Complaints from the right notwithstanding, the president continues to use executive-branch powers to advance his agenda.
President Barack Obama listens during his meeting in the Oval Office of the White House in Washington, March 12, 2014.
President Barack Obama listens during his meeting in the Oval Office of the White House in Washington, March 12, 2014.
President Obama and his team have made no effort to hide their willingness to use executive-branch authority to advance the administration's agenda, at least incrementally, in the midst of historic congressional ineptitude. Republicans have generally responded with outrage -- for the White House to pursue policy measures without Congress is tyrannical, dictatorial, and unconstitutional.
 
To date, Obama has been entirely unfazed by the complaints. Indeed, the president is ignoring the complaints and moving forward with his plans.

President Obama this week will seek to force American businesses to pay more overtime to millions of workers, the latest move by his administration to confront corporations that have had soaring profits even as wages have stagnated. On Thursday, the president will direct the Labor Department to revamp its regulations to require overtime pay for several million additional fast-food managers, loan officers, computer technicians and others whom many businesses currently classify as "executive or professional" employees to avoid paying them overtime, according to White House officials briefed on the announcement.

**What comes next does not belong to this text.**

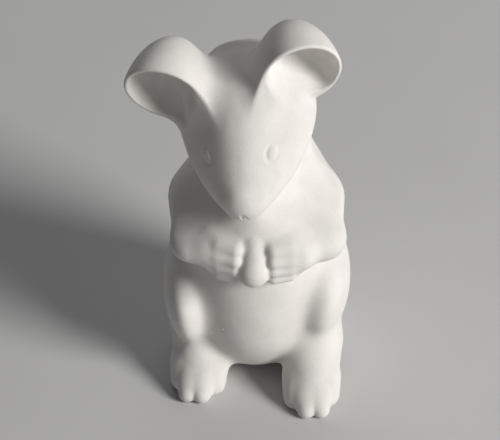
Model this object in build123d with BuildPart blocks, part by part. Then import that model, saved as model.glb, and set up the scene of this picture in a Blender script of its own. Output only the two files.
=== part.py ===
# A mouse figurine, cast in white plaster: it sits up, bows its head and holds a seed in its paws.
# Millimetres. The mouse looks along -Y, +Z is up, and the origin is the middle of its flat base.
# Left and right are the mouse's own, so its left side is +X.
# Each member is its own solid, and one that is stuck on is cut to the form that carries it.

import os
from math import asin, cos, degrees, radians, sin

from build123d import *

# The body, an upright egg that leans back into a high nape
torso_height = 92.2
torso_half_width = 22.0
torso_half_depth = 25.0

# Sections of the body from the base up, as shares of its height, half width and half depth:
# height, half width, half depth, and how far the middle lies behind the origin
torso_section_shares = [
    (0.000, 0.727, 0.640, 0.176),
    (0.075, 0.845, 0.872, 0.096),
    (0.172, 0.927, 0.968, 0.048),
    (0.279, 0.968, 0.996, 0.036),
    (0.386, 0.991, 0.980, 0.056),
    (0.494, 1.000, 0.952, 0.088),
    (0.579, 0.955, 0.912, 0.112),
    (0.655, 0.800, 0.848, 0.152),
    (0.719, 0.700, 0.776, 0.192),
    (0.794, 0.677, 0.664, 0.260),
    (0.869, 0.695, 0.536, 0.344),
    (0.933, 0.650, 0.410, 0.420),
    (0.976, 0.495, 0.275, 0.452),
    (0.994, 0.280, 0.155, 0.460),
]
torso_top_share = 0.464

# The head, a cone that runs from a round skull to the nose
head_length = 48.0
head_half_width = 18.3
head_half_height = 13.6
head_pitch = 22.0
head_roll = -9.0
head_turn = -4.0

# The middle of the skull, as shares of the body: across, forward, up
head_place_shares = (-0.109, 0.000, 0.885)

# Sections of the head from the back of the skull to the nose, as shares of its length,
# half width and half height: distance from the middle, half width, half height, drop
head_section_shares = [
    (-0.342, 0.230, 0.230, 0.044),
    (-0.292, 0.519, 0.515, 0.044),
    (-0.167, 0.842, 0.838, 0.022),
    (0.000, 1.000, 1.000, 0.000),
    (0.167, 0.951, 0.956, 0.044),
    (0.312, 0.798, 0.794, 0.132),
    (0.427, 0.601, 0.603, 0.235),
    (0.525, 0.410, 0.441, 0.316),
    (0.588, 0.257, 0.309, 0.368),
    (0.612, 0.142, 0.176, 0.390),
]
head_back_share = -0.354
head_back_drop_share = 0.044
head_nose_share = 0.619
head_nose_drop_share = 0.404

# The eyes, each a bead in a shallow socket, long towards the nose
eye_socket_length = 6.8
eye_socket_width = 5.2
eye_socket_depth = 0.9
eye_bead_length = 4.8
eye_bead_width = 3.4
eye_bead_height = 0.6
eye_place_shares = (0.480, 0.350, 0.382)
eye_facing_out = 41.0
eye_facing_up = 42.0

# The cleft under the nose, a groove that runs down from its tip
nose_cleft_radius = 0.45
nose_cleft_top_shares = (0.631, -0.32)
nose_cleft_bottom_shares = (0.573, -0.72)

# The ears, deep cups with a thick wall at the back
ear_radius = 10.4
ear_depth = 17.0
ear_wall = 1.5
ear_back_wall = 4.5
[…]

If the goal is to put more money in more workers' pockets, this is the kind of policy that will help make a difference.
 
But because it's become so easy to internalize Republican talking points, we already know what the pushback from the right is going to sound like: this is an outrageous presidential abuse, using dubious powers to redistribute wealth away from job creators.
 
The trouble is, that's not what the right was arguing a decade ago.
 
The New York Times' report included this helpful reminder:

In 2004, business groups persuaded President George W. Bush's administration to allow them greater latitude on exempting salaried white-collar workers from overtime pay, even as organized labor objected.

A decade ago, a Republican president used his executive-branch powers to make it easier for workers to lose out on overtime compensation. This year, a Democratic president is doing the opposite.
 
We can certainly have a spirited argument over whether it's economically wise to boost more Americans' take-home pay -- spoiler alert: I'd argue it's a great idea -- but Republicans aren't exactly in a position to say Bush acted within his legal authority but Obama's actions are legally indefensible.

Mr. Obama's authority to act comes from his ability as president to revise the rules that carry out the Fair Labor Standards Act, which Congress originally passed in 1938. Mr. Bush and previous presidents used similar tactics at times to work around opponents in Congress.

So let's go ahead and skip the faux outrage over Obama's dictatorship and stick to reality.